А в это время к господину министру внутренних дел Англии уже шло письмо от моей жены с просьбой разрешить переслать мне продовольственную посылку (при этом она ссылалась на долгий срок заключения мужа и недостаток витаминов и жиров в тюремном питании). Министр остался глух к мотивам, изложенным в письме, и верен традициям своего министерства. Пять месяцев жена терпеливо ждала ответа, а я тем временем бомбардировал Джонсона-Смита просьбами заставить министра внутренних дел дать какой-либо ответ на мое письмо. Убедившись, что министр не собирается отвечать, жена решила взять быка за рога сама и отправила мне посылку.

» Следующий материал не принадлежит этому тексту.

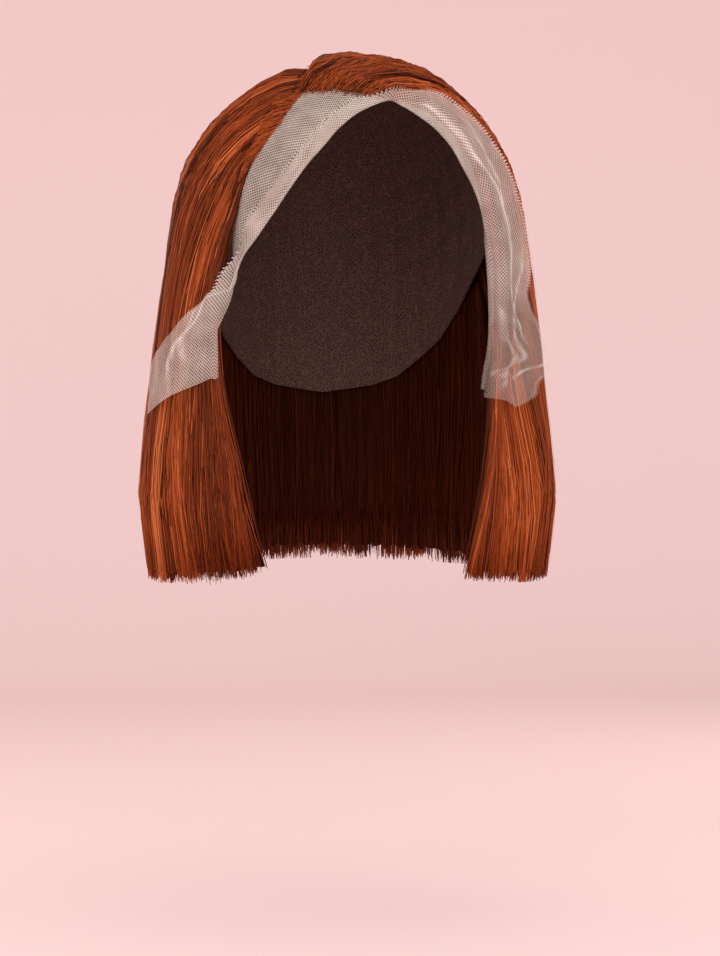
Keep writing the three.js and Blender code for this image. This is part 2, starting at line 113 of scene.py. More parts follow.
def colorRamp(tree, source, stops):
    ramp = node(tree, "ShaderNodeValToRGB")
    elements = ramp.color_ramp.elements
    while len(elements) < len(stops):
        elements.new(0.5)
    for element, (place, color) in zip(elements, stops):
        element.position = place
        element.color = (*color, 1.0)
    link(tree, source, ramp.inputs["Fac"])
    return ramp.outputs["Color"]


def mixColor(tree, factor, first, second):
    # The first colour may come from a socket.
    made = node(tree, "ShaderNodeMix", data_type="RGBA")
    link(tree, factor, made.inputs["Factor"])
    made.inputs["B"].default_value = (*second, 1.0)
    if isinstance(first, tuple):
        made.inputs["A"].default_value = (*first, 1.0)
    else:
        link(tree, first, made.inputs["A"])
    return made.outputs["Result"]


def readMap(tree, name):
    # A map's own socket and the two numbers in it.
    uv = node(tree, "ShaderNodeUVMap", uv_map=name).outputs["UV"]
    split = node(tree, "ShaderNodeSeparateXYZ")
    link(tree, uv, split.inputs["Vector"])
    return uv, split.outputs["X"], split.outputs["Y"]


def stretchedNoise(tree, vector, scale, detail):
    grain = node(tree, "ShaderNodeMapping")
    grain.inputs["Scale"].default_value = scale
    link(tree, vector, grain.inputs["Vector"])
    noise = node(tree, "ShaderNodeTexNoise")
    noise.inputs["Scale"].default_value = 1.0
    noise.inputs["Detail"].default_value = detail
    link(tree, grain.outputs["Vector"], noise.inputs["Vector"])
    return noise.outputs["Fac"]


def addBump(tree, height, shader, strength, distance):
    bump = node(tree, "ShaderNodeBump")
    bump.inputs["Strength"].default_value = strength
    bump.inputs["Distance"].default_value = distance
    link(tree, height, bump.inputs["Height"])
    link(tree, bump.outputs["Normal"], shader.inputs["Normal"])


def setSurface(shader, roughness, gloss):
    shader.inputs["Roughness"].default_value = roughness
    shader.inputs["Specular IOR Level"].default_value = gloss


# Studio: floor, backdrop and lights

studio = dict(
    backdropColor=(0.838, 0.634, 0.629),
    worldColor=(1.0, 0.94, 0.93),
    worldStrength=0.86,
    width=7.0,  # m, as the next five
    behind=1.5,
    front=3.0,
    height=3.6,
    sweep=0.9,  # radius of the bend between floor and wall
    aim=(0.0, 0.0, -0.13),  # the middle of the wig
    sweepSteps=24,
    paperRoughness=0.95, paperGloss=0.1,
)

# Each light: place and size in metres, power in watts and colour
lights = dict(
    keyLeft=((-1.25, -1.35, 0.5), 0.8, 7.6, (1.0, 0.96, 0.93)),
    fillRight=((1.25, -1.25, 0.25), 0.9, 3.3, (1.0, 0.95, 0.93)),
    topSoft=((0.1, -0.35, 0.9), 0.6, 1.7, (1.0, 0.97, 0.95)),
    rimLeft=((-1.0, 0.7, 0.1), 0.6, 2.5, (1.0, 0.92, 0.9)),
    rimRight=((1.05, 0.7, 0.1), 0.6, 2.5, (1.0, 0.92, 0.9)),
    frontWash=((0.0, -2.9, 0.6), 2.6, 40.0, (1.0, 0.96, 0.95)),
)


def addLights():
    for name, (place, size, power, color) in lights.items():
        data = bpy.data.lights.new(name, "AREA")
        data.size = size
        data.energy = power
        data.color = color
        lamp = linkObject(name, data)
        lamp.location = place
        aim = np.array(studio["aim"]) - place
        yaw = math.atan2(-aim[0], aim[1])
        pitch = math.atan2(aim[2], math.hypot(aim[0], aim[1])) + math.pi / 2
        lamp.rotation_euler = (pitch, 0.0, yaw)
    world = bpy.data.worlds.new("studioWorld")
    world.use_nodes = True
    sky = world.node_tree.nodes["Background"]
    sky.inputs["Color"].default_value = (*studio["worldColor"], 1.0)
    sky.inputs["Strength"].default_value = studio["worldStrength"]
    bpy.context.scene.world = world
    bpy.context.scene.view_settings.view_transform = "Standard"


def addBackdrop():
    # A floor that sweeps up into a wall: a flat run, a quarter circle and an upright run.
    floor = (view["crownRow"] - view["floorRow"]) * view["scale"] * mm
    bend = studio["sweep"]
    turns = np.linspace(0.0, math.pi / 2, studio["sweepSteps"])
    behind = studio["behind"]
    depth = np.concatenate([[-studio["front"]], behind + bend * np.sin(turns), [behind + bend]])
    height = np.concatenate([[floor], floor + bend * (1 - np.cos(turns)), [studio["height"]]])
    side = np.array([-0.5, 0.5]) * studio["width"]
    count = len(depth)
    points = np.stack([np.repeat(side, count), np.tile(depth, 2), np.tile(height, 2)], -1)
    row = np.arange(count - 1)
    faces = np.stack([row, row + count, row + count + 1, row + 1], -1)
    mesh = bpy.data.meshes.new("backdrop")
    mesh.from_pydata(points.tolist(), [], faces.tolist())
    mesh.shade_smooth()
    backdrop = linkObject("backdrop", mesh)
    material, _, shader = newMaterial("paperBackdrop")
    shader.inputs["Base Color"].default_value = (*studio["backdropColor"], 1.0)
    setSurface(shader, studio["paperRoughness"], studio["paperGloss"])
    mesh.materials.append(material)


addLights()
addBackdrop()
print("studio ready")


# The wig's forms, in millimetres, on a flattened disc: 0 is the crown, 1 the widest line round
# the head, 2 the hem. The same named sizes and shares as the frame's own solids.

wig = dict(
    capHalfWidth=77.0, capFront=86.0, capBack=98.0, capDepth=89.5, capWall=1.4,
    hairHalfWidth=114.0, hairFront=104.0, hairBack=114.0, hairHeight=289.0, crownLift=7.5,
    rootThickness=2.0, frontRollWidth=27.0, partSlopeLeft=16.0, partSlopeRight=85.0,
    partDepth=0.45, lockDepth=2.6, partGap=0.8, slipGap=0.45, seatGap=0.75, laceWall=1.0,
    laceTuckStart=14.0, laceTuckEnd=22.0, laceFoldGap=0.6, laceOverHair=2.1, laceClimb=6.0,
)
hairDome = (0.36, 0.848, 0.923, 0.991)  # down, half width, front, back
hairCurtain = [
    (0.35, 0.854, 0.942, 1.0), (0.512, 0.913, 0.971, 1.0), (0.675, 0.959, 1.0, 0.991),
    (0.834, 1.0, 1.0, 0.974), (1.0, 0.957, 0.933, 0.912),
]
innerCurtain = [
    (0.318, 1.0, 1.0, 1.0), (0.492, 0.987, 0.977, 0.959), (0.659, 0.987, 0.93, 0.918),
    (0.822, 0.961, 0.884, 0.878), (0.993, 0.909, 0.814, 0.837),
]

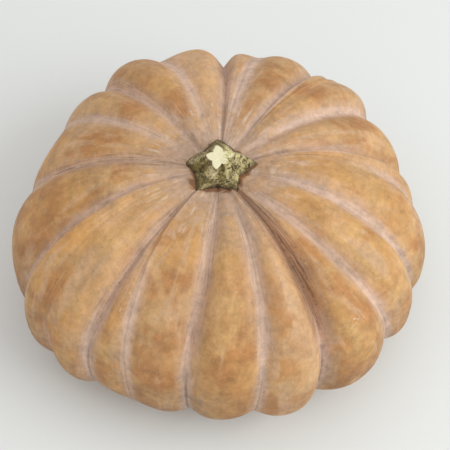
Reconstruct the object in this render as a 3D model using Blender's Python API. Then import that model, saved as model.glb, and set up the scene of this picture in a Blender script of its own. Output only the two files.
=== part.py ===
"""A ripe, flattened pumpkin with deep uneven ribs and a short cut stem.

Metres, +Z up. The origin is on the ground, below the middle of the pumpkin's bounding box. Both meshes are
drawn about the stem's own axis, which stands a little way from it. A bearing is an angle in degrees round
that axis, turning from +X towards +Y, and an angle down is measured from the stem to the underside.
"""

from collections import namedtuple
from math import acos, atan2, cos, exp, pi, radians, sin, sqrt, tau

import bmesh
import bpy
from mathutils import Vector

MM = 0.001

# The fruit's smooth body, before the ribs are raised on it
REACH = 0.170
CROWN_HEIGHT = 0.103
BELLY_DEPTH = 0.064
CROWN_DIP = 0.015
CROWN_DIP_RADIUS = 0.050
BLOSSOM_DIP = 0.010
BLOSSOM_DIP_RADIUS = 0.036
SEAT_RADIUS = 0.031
FLAT_SPOT_DEPTH = 0.0035

# How the meridian swells: 1 is an ellipse, and less is squarer
UPPER_REACH_POWER = 0.82
LOWER_REACH_POWER = 0.78
UPPER_HEIGHT_POWER = 0.85
LOWER_HEIGHT_POWER = 0.78

# The plan is not quite round: it bulges to the back, is a little oval and a little three-sided
BACK_BULGE = 0.030
BACK_BULGE_BEARING = 96
OVAL = 0.020
OVAL_BEARING = 86
THREE_SIDED = 0.025
THREE_SIDED_BEARING = -153

# A groove's bearings at the stem, at the widest level and underneath, its depth below the smooth body in
# millimetres, the angle down at which it begins, and how far the rib after it stands out in millimetres. Less
# than nothing is a faint groove high on a broad rib, or a low rib.
Groove = namedtuple("Groove", "at_stem at_widest underneath depth begins swell")
GROOVES = (
    Groove(-183, -187, -186, 7.5, 0, 1.5),
    Groove(-161, -155, -156, 6.5, 0, 4.0),
    Groove(-150, -142, -132, 4.0, 68, 2.0),
    Groove(-123, -127.5, -116, 7.5, 0, -5.0),
    Groove(-124, -115, -109, 4.5, 18, -3.0),
    Groove(-91, -99, -87, 9.5, 0, -0.5),
    Groove(-70, -79, -82, 6.0, 0, 2.0),
    Groove(-58, -60, -75, 13.5, 0, 2.0),
    Groove(-47, -36, -32, 7.0, 0, 1.5),
    Groove(-15, -20, -15, 7.0, 0, 3.5),
    Groove(8, 2, 3, 4.0, 25, -1.5),
    Groove(13, 12, 15, 12.0, 0, 0.0),
    Groove(31, 37, 30, 6.5, 0, 4.5),
    Groove(50, 51, 51, -0.5, 18, -2.0),
    Groove(53, 59, 60, 8.0, 0, -1.5),
    Groove(79, 75, 75, 6.0, 0, -8.0),
    Groove(84, 89.5, 88, 16.0, 0, -3.0),
    Groove(104, 112, 112, 5.0, 0, 4.5),
    Groove(131, 130, 130, 7.5, 0, -0.5),
    Groove(151, 148, 148, 4.5, 0, -5.5),
)
GROOVE_FADE_IN = 32
SHOULDER_DEEPENING = 0.5
RIB_ROUNDNESS = 2.3
RIB_FADE_AT_STEM = 0.75
RIB_FADE_UNDERNEATH = 1.1

# The stem: five ridges that flare from the cut face to the base, as bearings and reaches in millimetres
Ridge = namedtuple("Ridge", "base_bearing base_reach top_bearing top_reach")
RIDGES = (
    Ridge(3, 31.0, 15, 14.0),
    Ridge(91, 28.5, 97, 12.5),
    Ridge(171, 27.0, 168, 10.5),
    Ridge(230, 31.5, 257, 11.0),
    Ridge(299, 28.5, 316, 10.0),
)
STEM_HEIGHT = 0.015
STEM_LEAN_RIGHT = 0.0005
STEM_LEAN_FORWARD = 0.0045
BASE_VALLEY = 0.0205
TOP_VALLEY = 0.0062
FLARE_POWER = 1.3
RIDGE_SHARPNESS = 1.4
CUT_FACE_DISH = 0.0008
SEAT_GAP = 0.0003

# The meshes' fineness, how much closer the columns stand at a groove, the angle either side that the slope of
# the body is read over, and the angle within which a point is the pole
FRUIT_COLUMNS_PER_RIB = 10
FRUIT_ROWS = 26
STEM_COLUMNS_PER_RIDGE = 10
STEM_ROWS = 7
CROWDING_AT_GROOVES = 0.10
SLOPE_STEP = 0.01
POLE_MARGIN = 0.002

SKIN_COLOUR = (0.58, 0.31, 0.13)
SKIN_ROUGHNESS = 0.5
STEM_COLOUR = (0.19, 0.18, 0.06)
STEM_ROUGHNESS = 0.8


def between(values, share):
    """The curve through values at the stem, at the widest level and underneath, a share of the way down."""
    first, middle, last = values
    return (
        first * 2 * (share - 0.5) * (share - 1)
        - middle * 4 * share * (share - 1)
        + last * 2 * share * (share - 0.5)
    )


def eased(share):
    share = min(max(share, 0.0), 1.0)
    return share * share * (3 - 2 * share)


def meridian(down):
    """The smooth body's radius and height, from the widest level, at an angle down in radians."""
    rise = cos(down)
    if rise >= 0:
        radius = REACH * sin(down) ** UPPER_REACH_POWER
        dip = CROWN_DIP * exp(-((max(radius, SEAT_RADIUS) / CROWN_DIP_RADIUS) ** 2))
        return radius, CROWN_HEIGHT * rise**UPPER_HEIGHT_POWER - dip
    radius = REACH * sin(down) ** LOWER_REACH_POWER
    dip = BLOSSOM_DIP * exp(-((radius / BLOSSOM_DIP_RADIUS) ** 2))
    return radius, -BELLY_DEPTH * (-rise) ** LOWER_HEIGHT_POWER + dip


def seat_height():
    """The height of the flat seat that the stem grows on."""
    down = sin_inverse(SEAT_RADIUS / REACH, UPPER_REACH_POWER)
    return meridian(down)[1]


def sin_inverse(share, power):
    """The angle whose sine raised to a power is the given share."""
    return pi / 2 - acos(share ** (1 / power))


def plan_factor(bearing):
    """How much further than a circle the plan reaches on a bearing in radians."""
    return (
        1
        + BACK_BULGE * cos(bearing - radians(BACK_BULGE_BEARING))
        + OVAL * cos(2 * (bearing - radians(OVAL_BEARING)))
        + THREE_SIDED * cos(3 * (bearing - radians(THREE_SIDED_BEARING)))
    )


def groove_depth(groove, share):
    """A groove's depth in metres, at a share of the way down. It is deeper on the shoulder."""
    depth = groove.depth * MM
    if share < 0.5:
        depth *= 1 + SHOULDER_DEEPENING * sin(tau * share) ** 2
    if groove.begins == 0:
        return depth
    return depth * eased((share * 180 - groove.begins) / GROOVE_FADE_IN)


def fruit_point(down, turn):
    """The place of the fruit's skin at an angle down and a turn, which counts the ribs."""
    rib = int(turn) % len(GROOVES)
    across = turn - int(turn)
    left, right = GROOVES[rib], GROOVES[(rib + 1) % len(GROOVES)]
    share = down / pi
    first = between((left.at_stem, left.at_widest, left.underneath), share)
    last = between((right.at_stem, right.at_widest, right.underneath), share)
    if last < first - 180:
        last += 360
    across -= CROWDING_AT_GROOVES * sin(tau * across)
    bearing = radians(first + (last - first) * across)

    radius, height = meridian(down)
    before = meridian(max(down - SLOPE_STEP, POLE_MARGIN))
    after = meridian(min(down + SLOPE_STEP, pi - POLE_MARGIN))
    run, fall = after[0] - before[0], before[1] - after[1]
    slope = sqrt(run * run + fall * fall)

    bulge = 1 - abs(2 * across - 1) ** RIB_ROUNDNESS
    cut = (1 - across) * groove_depth(left, share) + across * groove_depth(right, share)
    fade = sin(down) ** (RIB_FADE_AT_STEM if down < pi / 2 else RIB_FADE_UNDERNEATH)
    lift = (left.swell * MM * bulge - cut * (1 - bulge)) * fade
    radius = radius * plan_factor(bearing) + lift * fall / slope
    height += lift * run / slope
    if down < sin_inverse(SEAT_RADIUS / REACH, UPPER_REACH_POWER):
        height = seat_height()
    return Vector((radius * cos(bearing), radius * sin(bearing), height))


def build_fruit():
    """A ball whose meridians become the grooves and the ribs between them, pressed flat where it rests."""
    bm = bmesh.new()
    columns = FRUIT_COLUMNS_PER_RIB * len(GROOVES)
    bmesh.ops.create_uvsphere(bm, u_segments=columns, v_segments=FRUIT_ROWS, radius=1.0)
    for vert in bm.verts:
        down = acos(min(max(vert.co.z, -1.0), 1.0))
        column = round((atan2(vert.co.y, vert.co.x) % tau) / tau * columns) % columns
        if down < POLE_MARGIN:
            vert.co = Vector((0, 0, seat_height()))
        elif down > pi - POLE_MARGIN:
            vert.co = Vector((0, 0, meridian(pi)[1]))
        else:
            vert.co = fruit_point(down, column / FRUIT_COLUMNS_PER_RIB)
    ground = min(vert.co.z for vert in bm.verts) + FLAT_SPOT_DEPTH
    for vert in bm.verts:
        vert.co.z = max(vert.co.z, ground)
    return mesh_object("fruit", bm)


def stem_point(turn, out, level):
    """The stem's skin at a turn that counts the ridges, a share of its reach and a level from 0 to 1."""
    flare = (1 - level) ** FLARE_POWER
    index = int(turn) % len(RIDGES)
    across = turn - int(turn)
    left, right = RIDGES[index], RIDGES[(index + 1) % len(RIDGES)]
    first = left.top_bearing + (left.base_bearing - left.top_bearing) * flare
    last = right.top_bearing + (right.base_bearing - right.top_bearing) * flare
    if last < first:
        last += 360
    bearing = radians(first + (last - first) * across)
    ridge_top = left.top_reach + (right.top_reach - left.top_reach) * across
    ridge_base = left.base_reach + (right.base_reach - left.base_reach) * across
    ridge = (ridge_top + (ridge_base - ridge_top) * flare) * MM
    valley = TOP_VALLEY + (BASE_VALLEY - TOP_VALLEY) * flare
    reach = out * (valley + (ridge - valley) * abs(2 * across - 1) ** RIDGE_SHARPNESS)
    dish = CUT_FACE_DISH * (1 - out) if level == 1 else 0
    rightward = reach * cos(bearing) + STEM_LEAN_RIGHT * level
    backward = reach * sin(bearing) - STEM_LEAN_FORWARD * level
    return Vector((rightward, backward, STEM_HEIGHT * level - dish))


def build_stem():
    """A turned blank whose columns become the five ridges and the hollows between them."""
    bm = bmesh.new()
    outline = [(0, 0)] + [(1, row / STEM_ROWS) for row in range(STEM_ROWS + 1)] + [(0.5, 1), (0, 1)]
    points = [bm.verts.new((out, 0, level)) for out, level in outline]
    for lower, upper in zip(points, points[1:]):
        bm.edges.new((lower, upper))
    columns = STEM_COLUMNS_PER_RIDGE * len(RIDGES)
    blank = bm.verts[:] + bm.edges[:]
    bmesh.ops.spin(bm, geom=blank, axis=(0, 0, 1), cent=(0, 0, 0), angle=tau, steps=columns, use_merge=True)
    bmesh.ops.remove_doubles(bm, verts=bm.verts, dist=0.0001)
    for vert in bm.verts:
        column = round((atan2(vert.co.y, vert.co.x) % tau) / tau * columns) % columns
        out = Vector((vert.co.x, vert.co.y)).length
        vert.co = stem_point(column / STEM_COLUMNS_PER_RIDGE, out, vert.co.z)
    return mesh_object("stem", bm)


def mesh_object(name, bm):
    if bm.calc_volume(signed=True) < 0:
        bmesh.ops.reverse_faces(bm, faces=bm.faces)
    mesh = bpy.data.meshes.new(name)
    bm.to_mesh(mesh)
    bm.free()
    mesh.shade_smooth()
    obj = bpy.data.objects.new(name, mesh)
    bpy.context.scene.collection.objects.link(obj)
    return obj


def give_material(obj, colour, roughness):
    material = bpy.data.materials.new(obj.name)
    material.use_nodes = True
    shader = material.node_tree.nodes["Principled BSDF"]
    shader.inputs["Base Color"].default_value = (*colour, 1)
    shader.inputs["Roughness"].default_value = roughness
    shader.inputs["Metallic"].default_value = 0
    material.diffuse_color = (*colour, 1)
    obj.data.materials.append(material)


def stand_on_ground(fruit, stem):
    """Moves both so that the origin is on the ground below the middle of the fruit's bounding box."""
    points = [vert.co for vert in fruit.data.vertices]
    low = [min(point[axis] for point in points) for axis in range(3)]
    high = [max(point[axis] for point in points) for axis in range(3)]
    fruit.location = (-(low[0] + high[0]) / 2, -(low[1] + high[1]) / 2, -low[2])
    stem.location = fruit.location + Vector((0, 0, seat_height() + SEAT_GAP))


for old in list(bpy.data.objects):
    bpy.data.objects.remove(old, do_unlink=True)
fruit = build_fruit()
give_material(fruit, SKIN_COLOUR, SKIN_ROUGHNESS)
stem = build_stem()
give_material(stem, STEM_COLOUR, STEM_ROUGHNESS)
stand_on_ground(fruit, stem)
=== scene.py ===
from collections import namedtuple
from math import acos, atan2, cos, degrees, exp, pi, radians, sin, sqrt, tau

import bmesh
import bpy
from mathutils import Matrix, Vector, noise


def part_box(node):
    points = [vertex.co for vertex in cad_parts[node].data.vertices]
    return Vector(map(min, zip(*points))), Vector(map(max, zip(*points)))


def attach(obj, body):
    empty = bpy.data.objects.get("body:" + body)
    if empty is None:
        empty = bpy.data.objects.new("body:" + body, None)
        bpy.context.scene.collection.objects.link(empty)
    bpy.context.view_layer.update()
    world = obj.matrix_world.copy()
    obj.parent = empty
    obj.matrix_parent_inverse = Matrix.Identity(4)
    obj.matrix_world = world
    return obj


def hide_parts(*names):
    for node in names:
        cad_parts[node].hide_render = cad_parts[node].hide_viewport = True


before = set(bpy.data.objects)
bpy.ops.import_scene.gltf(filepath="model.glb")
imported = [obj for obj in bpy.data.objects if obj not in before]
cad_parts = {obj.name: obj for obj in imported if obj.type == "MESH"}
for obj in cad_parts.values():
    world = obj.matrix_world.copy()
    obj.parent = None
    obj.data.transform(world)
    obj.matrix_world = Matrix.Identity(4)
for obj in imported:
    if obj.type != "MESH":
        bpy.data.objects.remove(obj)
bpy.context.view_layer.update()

# The studio: a camera that looks down on the pumpkin at 55 degrees, a pale floor, a broad soft light from the
# front right and a bright even surround that keeps the shaded side open.
LOOK_DOWN = radians(55)
CAMERA_DISTANCE = 0.850
CAMERA_AIM = Vector((0.0052, -0.0287, 0.102))
LENS_MM = 86
SENSOR_MM = 36
FLOOR_DROP = 0.0002
FLOOR_HALF_WIDTH = 4
FLOOR_COLOUR = (0.785, 0.825, 0.84, 1)
FLOOR_ROUGHNESS = 0.6
WINDOW_PLACE = Vector((1.63, -0.68, 1.22))
WINDOW_AIM = Vector((0, 0, 0.08))
WINDOW_WIDTH = 1.6
WINDOW_WATTS = 25.0
WINDOW_COLOUR = (0.97, 1.0, 0.97)
SURROUND_COLOUR = (1.0, 0.962, 0.925, 1)
SURROUND_STRENGTH = 0.80

scene = bpy.context.scene
camera_data = bpy.data.cameras.new("camera")
camera_data.lens = LENS_MM
camera_data.sensor_width = SENSOR_MM
camera = bpy.data.objects.new("camera", camera_data)
scene.collection.objects.link(camera)
look = Vector((0, cos(LOOK_DOWN), -sin(LOOK_DOWN)))
camera.location = CAMERA_AIM - look * CAMERA_DISTANCE
camera.rotation_euler = look.to_track_quat("-Z", "Y").to_euler()
scene.camera = camera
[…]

Появление посылки вызвало в тюрьме переполох, о котором я узнал тут же.
Прошла неделя. Меня вызвал начальник тюрьмы.
— На ваше имя пришла продовольственная посылка, но министр не разрешает ее выдавать, — сообщил он то, что мне было уже давно известно.
Я промолчал. Молчал и начальник тюрьмы — ему было предписано наблюдать за реакцией Лонсдейла и детально информировать об этом контрразведку. Там все еще надеялись «сломить» упрямого заключенного.
— Скажите, как мне с нею поступить, — наконец не выдержал начальник. — Я ее должен куда-то деть...
— Пошлите ее Фреду Снеллингу, — равнодушно ответил я.
Фред Снеллинг стоил того, чтобы познакомиться с московской гастрономией. Он работал в аукционе, специализировался на продаже букинистических книг и был большим специалистом в своем деле. Я поддерживал с ним дружеские отношения, так как Фред охотно поставлял мне нужные книги. Да и сам Фред внушал уважение; у него были определенные принципы, которых он твердо придерживался. Снеллинг написал несколько книг о спорте, но потом удивил всех, опубликовав в 1964 году сенсационный боевик «007, Джеймс Бонд: отчет». Ловкий издатель оформил книгу «под подлинного» Джеймса Бонда. Пока читатели разобрались, что к чему, только в США было продано свыше миллиона экземпляров. Снеллинг прислал мне первое английское издание с посвящением, и я с интересом листал книгу, в которой весьма юмористически рассказывалось о знаменитом супермене. Главы назывались претенциозно: «Его предшественники», «Его образ», «Его женщины», «Его противники», «Его будущее».